Selain itu, pendekatan restorative justice juga berdampak positif terhadap penghematan anggaran negara, khususnya di bidang penegakan hukum.

“Dengan pendekatan ini, anggaran untuk penyelidikan, penyidikan, penuntutan, persidangan, hingga pembinaan di lembaga pemasyarakatan dapat dihemat,” tambah Listyo.

Namun demikian, ia menegaskan bahwa pendekatan ini tidak diterapkan pada kasus-kasus tertentu, seperti kejahatan yang mengganggu ketertiban umum, merugikan keuangan negara, atau menyasar masyarakat kecil dan kelompok rentan.

“Kejahatan yang meresahkan masyarakat akan tetap ditindak tegas sesuai peraturan yang berlaku,” ujar Listyo.

Selain itu, Listyo melaporkan penurunan angka kejahatan sebesar 4,23 persen pada 2024 dibandingkan tahun sebelumnya.

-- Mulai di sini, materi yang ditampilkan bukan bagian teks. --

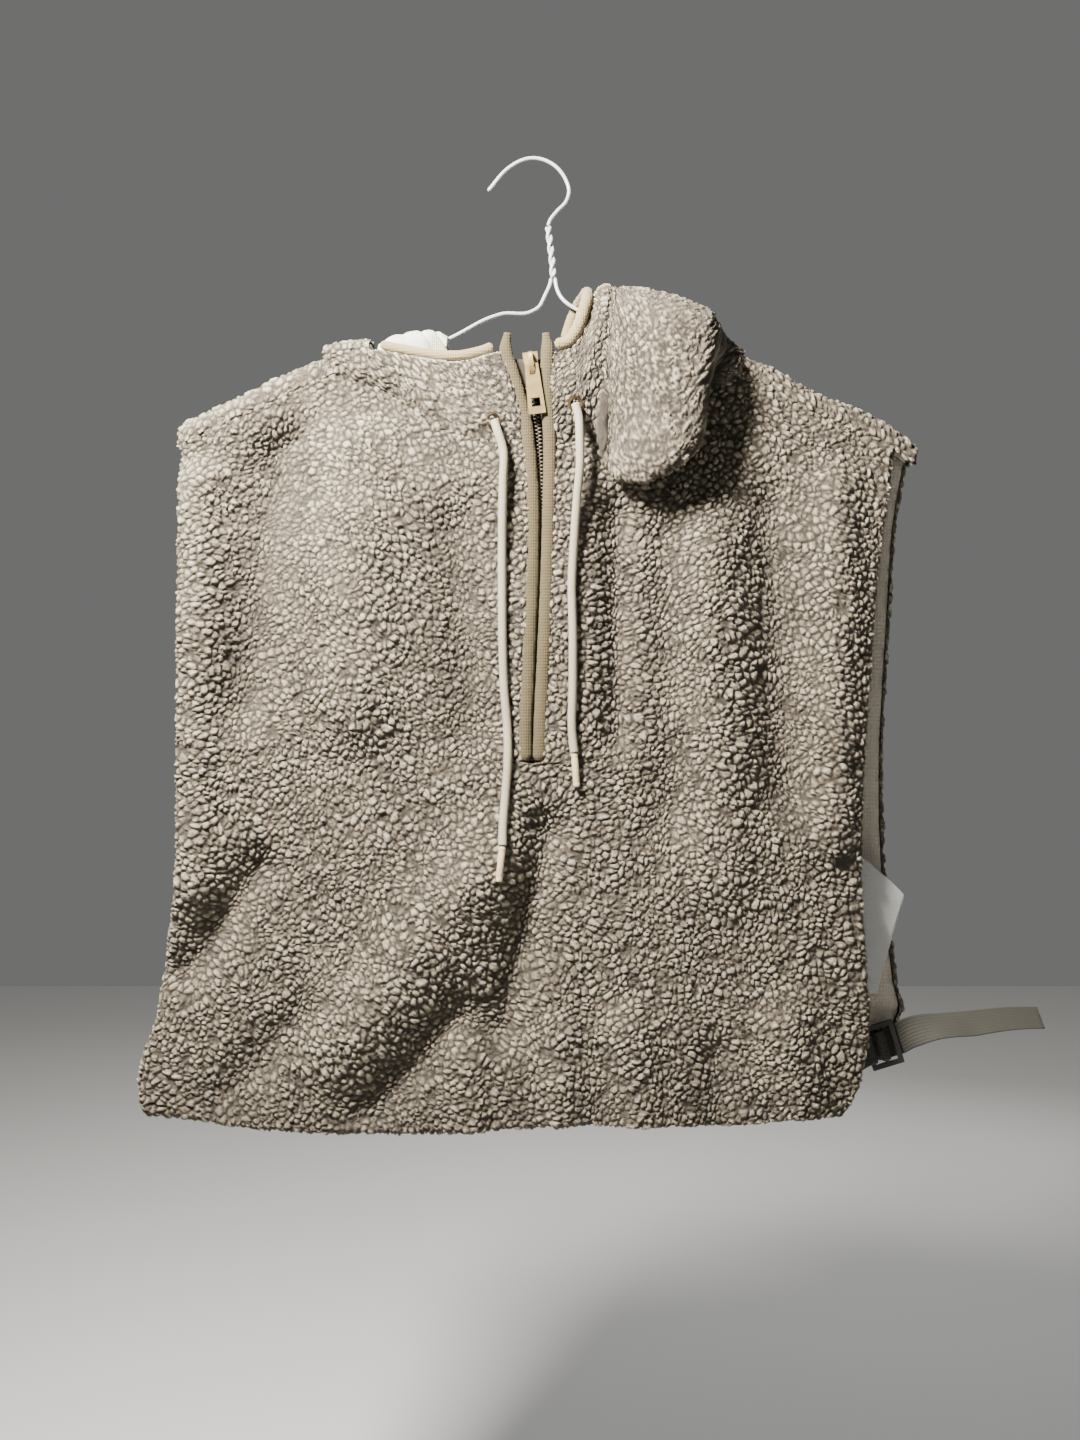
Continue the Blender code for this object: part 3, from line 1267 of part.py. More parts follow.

Pada 2024, tercatat 325.150 perkara, turun dari 339.537 perkara pada 2023.

Tingkat penyelesaian perkara juga meningkat menjadi 75,34 persen dari sebelumnya 74,25 persen.

Kapolri menegaskan, penegakan hukum tetap menjadi upaya terakhir, dengan mendahulukan penyelesaian melalui pendekatan yang memprioritaskan keadilan bagi semua pihak.

“Polri akan terus berupaya agar setiap proses hukum berorientasi pada pemulihan keadaan semula,” pungkasnya.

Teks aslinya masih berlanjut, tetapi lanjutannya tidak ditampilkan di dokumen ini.